■ Input for this task:
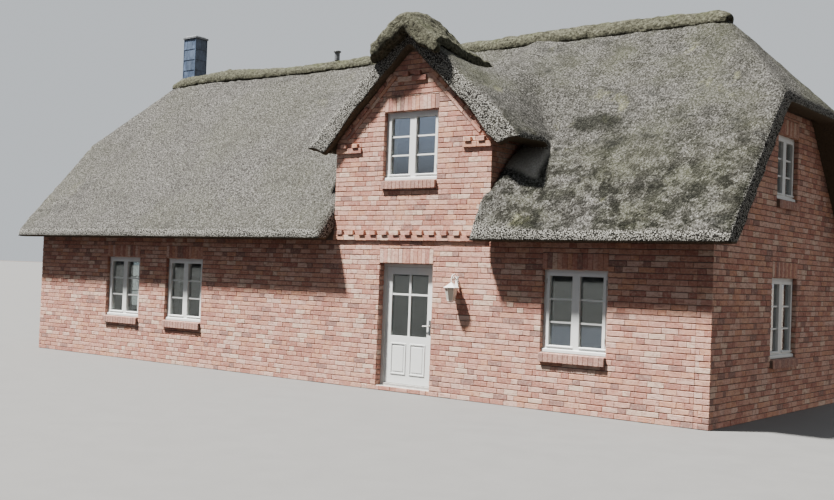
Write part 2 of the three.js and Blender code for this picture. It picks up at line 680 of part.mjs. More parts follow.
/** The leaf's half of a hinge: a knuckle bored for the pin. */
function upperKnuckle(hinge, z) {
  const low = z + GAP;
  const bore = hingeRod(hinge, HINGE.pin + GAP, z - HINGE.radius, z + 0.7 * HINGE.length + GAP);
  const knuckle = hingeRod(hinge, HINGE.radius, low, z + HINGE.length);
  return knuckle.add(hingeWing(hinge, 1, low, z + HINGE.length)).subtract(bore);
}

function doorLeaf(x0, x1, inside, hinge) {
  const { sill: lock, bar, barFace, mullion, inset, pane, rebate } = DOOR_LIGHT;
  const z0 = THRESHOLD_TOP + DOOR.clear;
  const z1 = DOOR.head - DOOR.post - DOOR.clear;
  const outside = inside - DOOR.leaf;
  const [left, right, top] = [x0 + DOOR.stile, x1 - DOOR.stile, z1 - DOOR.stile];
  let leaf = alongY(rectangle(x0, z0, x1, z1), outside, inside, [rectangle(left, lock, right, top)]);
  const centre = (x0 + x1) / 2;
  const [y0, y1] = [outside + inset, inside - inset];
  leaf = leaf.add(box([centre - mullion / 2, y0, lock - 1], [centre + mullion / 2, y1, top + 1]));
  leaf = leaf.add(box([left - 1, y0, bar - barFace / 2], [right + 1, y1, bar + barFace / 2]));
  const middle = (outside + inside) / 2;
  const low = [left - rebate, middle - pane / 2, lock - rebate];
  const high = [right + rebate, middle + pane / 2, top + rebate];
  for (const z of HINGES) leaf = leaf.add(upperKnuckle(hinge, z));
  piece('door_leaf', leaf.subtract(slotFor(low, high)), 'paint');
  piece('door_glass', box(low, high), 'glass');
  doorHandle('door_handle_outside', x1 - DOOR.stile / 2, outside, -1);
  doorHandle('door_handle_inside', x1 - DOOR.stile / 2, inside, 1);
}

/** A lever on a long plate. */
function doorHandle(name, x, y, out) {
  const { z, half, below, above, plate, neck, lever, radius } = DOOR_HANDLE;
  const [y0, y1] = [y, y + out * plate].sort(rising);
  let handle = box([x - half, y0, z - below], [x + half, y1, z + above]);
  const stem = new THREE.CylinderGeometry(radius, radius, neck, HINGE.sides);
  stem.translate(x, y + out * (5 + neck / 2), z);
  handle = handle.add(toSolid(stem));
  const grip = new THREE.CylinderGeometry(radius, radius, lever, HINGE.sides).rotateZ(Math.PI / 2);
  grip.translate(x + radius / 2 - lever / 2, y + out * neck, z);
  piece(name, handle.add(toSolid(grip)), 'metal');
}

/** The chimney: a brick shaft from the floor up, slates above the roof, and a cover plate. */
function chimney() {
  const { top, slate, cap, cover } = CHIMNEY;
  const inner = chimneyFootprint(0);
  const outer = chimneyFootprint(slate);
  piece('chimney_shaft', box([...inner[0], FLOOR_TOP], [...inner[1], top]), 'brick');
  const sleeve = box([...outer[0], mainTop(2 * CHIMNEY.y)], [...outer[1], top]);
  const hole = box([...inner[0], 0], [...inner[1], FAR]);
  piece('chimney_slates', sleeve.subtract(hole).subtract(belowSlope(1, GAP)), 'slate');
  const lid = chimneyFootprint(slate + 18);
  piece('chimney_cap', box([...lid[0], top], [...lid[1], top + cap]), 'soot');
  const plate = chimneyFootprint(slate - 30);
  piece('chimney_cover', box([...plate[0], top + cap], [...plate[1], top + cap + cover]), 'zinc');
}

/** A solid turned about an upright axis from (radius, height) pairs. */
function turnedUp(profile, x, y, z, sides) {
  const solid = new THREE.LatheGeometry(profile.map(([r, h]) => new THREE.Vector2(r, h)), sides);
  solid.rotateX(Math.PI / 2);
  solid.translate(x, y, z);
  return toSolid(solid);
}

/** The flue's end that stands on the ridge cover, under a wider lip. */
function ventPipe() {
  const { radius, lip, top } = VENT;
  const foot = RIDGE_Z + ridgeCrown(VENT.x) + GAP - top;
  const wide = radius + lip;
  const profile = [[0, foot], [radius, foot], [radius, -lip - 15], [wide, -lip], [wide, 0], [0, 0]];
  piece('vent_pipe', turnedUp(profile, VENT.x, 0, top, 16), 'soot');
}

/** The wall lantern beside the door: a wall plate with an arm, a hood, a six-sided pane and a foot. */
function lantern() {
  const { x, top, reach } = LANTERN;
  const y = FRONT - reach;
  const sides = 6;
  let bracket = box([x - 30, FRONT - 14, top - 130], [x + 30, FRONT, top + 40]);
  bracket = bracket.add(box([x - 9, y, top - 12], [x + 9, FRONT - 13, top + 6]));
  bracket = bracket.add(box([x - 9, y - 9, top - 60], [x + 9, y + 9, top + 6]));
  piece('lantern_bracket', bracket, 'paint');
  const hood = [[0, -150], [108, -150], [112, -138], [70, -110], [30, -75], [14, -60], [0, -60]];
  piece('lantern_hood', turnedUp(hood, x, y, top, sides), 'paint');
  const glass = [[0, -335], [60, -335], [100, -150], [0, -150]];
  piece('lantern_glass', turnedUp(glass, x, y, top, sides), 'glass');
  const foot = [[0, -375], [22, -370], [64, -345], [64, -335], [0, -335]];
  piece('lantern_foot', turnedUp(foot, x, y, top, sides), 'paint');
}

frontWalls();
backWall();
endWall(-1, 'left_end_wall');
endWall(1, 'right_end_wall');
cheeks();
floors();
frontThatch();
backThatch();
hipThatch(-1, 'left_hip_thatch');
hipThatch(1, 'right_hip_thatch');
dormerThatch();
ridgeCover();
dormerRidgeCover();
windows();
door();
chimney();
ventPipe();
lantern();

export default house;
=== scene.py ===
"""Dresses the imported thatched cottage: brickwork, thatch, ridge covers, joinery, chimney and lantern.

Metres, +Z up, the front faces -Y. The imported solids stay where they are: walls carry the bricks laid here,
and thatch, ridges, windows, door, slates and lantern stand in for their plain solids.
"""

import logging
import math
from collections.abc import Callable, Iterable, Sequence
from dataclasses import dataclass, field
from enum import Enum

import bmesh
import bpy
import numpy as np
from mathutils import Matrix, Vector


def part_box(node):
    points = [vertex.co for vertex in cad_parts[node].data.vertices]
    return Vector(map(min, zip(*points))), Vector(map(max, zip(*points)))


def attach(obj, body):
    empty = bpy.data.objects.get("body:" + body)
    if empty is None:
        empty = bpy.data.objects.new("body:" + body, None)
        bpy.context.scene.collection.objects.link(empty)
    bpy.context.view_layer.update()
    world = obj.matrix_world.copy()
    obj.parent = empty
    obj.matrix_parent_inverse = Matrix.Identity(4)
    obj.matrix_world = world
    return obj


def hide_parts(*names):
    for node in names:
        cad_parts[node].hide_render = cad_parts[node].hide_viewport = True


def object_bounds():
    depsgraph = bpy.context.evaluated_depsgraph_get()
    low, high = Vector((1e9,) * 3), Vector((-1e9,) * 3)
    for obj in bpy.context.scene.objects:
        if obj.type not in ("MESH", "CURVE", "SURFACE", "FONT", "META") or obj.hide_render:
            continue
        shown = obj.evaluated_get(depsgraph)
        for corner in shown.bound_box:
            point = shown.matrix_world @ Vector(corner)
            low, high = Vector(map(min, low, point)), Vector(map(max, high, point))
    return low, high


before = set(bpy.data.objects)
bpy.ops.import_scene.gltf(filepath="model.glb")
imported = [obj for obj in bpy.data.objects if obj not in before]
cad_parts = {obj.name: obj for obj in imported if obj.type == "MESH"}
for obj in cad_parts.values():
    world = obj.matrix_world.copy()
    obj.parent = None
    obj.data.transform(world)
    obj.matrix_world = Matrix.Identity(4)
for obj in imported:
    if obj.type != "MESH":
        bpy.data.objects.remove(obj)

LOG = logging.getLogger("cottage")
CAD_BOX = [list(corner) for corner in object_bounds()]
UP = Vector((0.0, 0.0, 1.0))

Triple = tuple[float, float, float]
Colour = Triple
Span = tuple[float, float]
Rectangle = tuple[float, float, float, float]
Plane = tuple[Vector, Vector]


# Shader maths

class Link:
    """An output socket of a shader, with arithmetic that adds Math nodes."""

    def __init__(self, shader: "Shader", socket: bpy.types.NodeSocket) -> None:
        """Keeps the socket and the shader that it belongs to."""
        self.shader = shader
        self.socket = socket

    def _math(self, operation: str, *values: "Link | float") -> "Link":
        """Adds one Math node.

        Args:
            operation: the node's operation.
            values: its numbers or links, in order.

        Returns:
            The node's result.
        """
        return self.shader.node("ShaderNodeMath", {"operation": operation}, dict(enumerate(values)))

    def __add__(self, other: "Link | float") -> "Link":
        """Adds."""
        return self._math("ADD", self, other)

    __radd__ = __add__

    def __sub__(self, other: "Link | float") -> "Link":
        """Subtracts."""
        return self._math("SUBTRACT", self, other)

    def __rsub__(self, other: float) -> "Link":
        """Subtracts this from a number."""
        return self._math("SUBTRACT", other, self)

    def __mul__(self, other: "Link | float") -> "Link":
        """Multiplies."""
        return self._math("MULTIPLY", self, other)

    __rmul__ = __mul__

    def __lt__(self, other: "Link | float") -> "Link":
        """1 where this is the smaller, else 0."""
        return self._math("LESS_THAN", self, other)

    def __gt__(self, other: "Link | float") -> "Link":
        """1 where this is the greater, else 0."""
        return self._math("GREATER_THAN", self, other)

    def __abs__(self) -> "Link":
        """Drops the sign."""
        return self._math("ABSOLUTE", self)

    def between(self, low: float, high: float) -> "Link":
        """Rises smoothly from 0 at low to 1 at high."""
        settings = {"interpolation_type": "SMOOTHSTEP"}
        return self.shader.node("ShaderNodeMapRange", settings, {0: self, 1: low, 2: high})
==
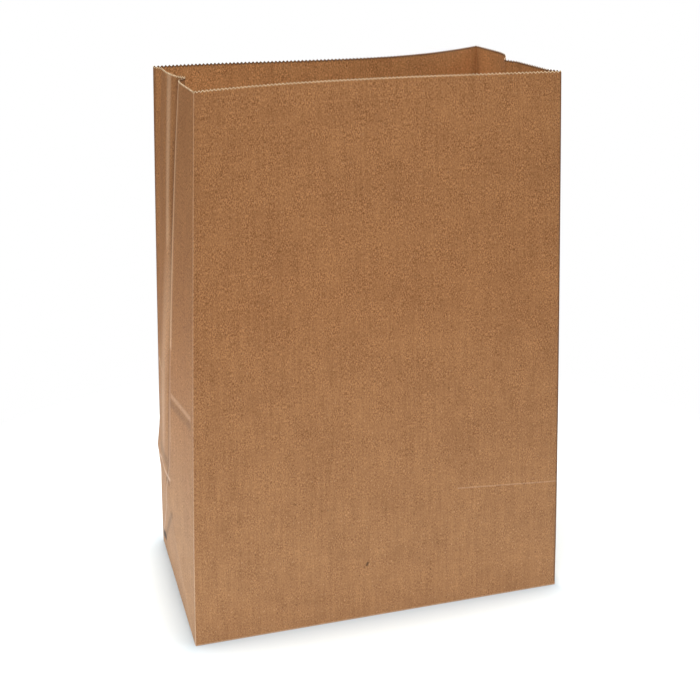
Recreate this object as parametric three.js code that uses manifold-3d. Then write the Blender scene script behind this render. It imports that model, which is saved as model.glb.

■ Objective: The lines to be given again exactly are those from the one containing "in imported if" up to and including the one containing "UP = Vector((0.0, 0.0, 1.0))".

■ Expected answer:
cad_parts = {obj.name: obj for obj in imported if obj.type == "MESH"}
for obj in cad_parts.values():
    world = obj.matrix_world.copy()
    obj.parent = None
    obj.data.transform(world)
    obj.matrix_world = Matrix.Identity(4)
for obj in imported:
    if obj.type != "MESH":
        bpy.data.objects.remove(obj)

LOG = logging.getLogger("cottage")
CAD_BOX = [list(corner) for corner in object_bounds()]
UP = Vector((0.0, 0.0, 1.0))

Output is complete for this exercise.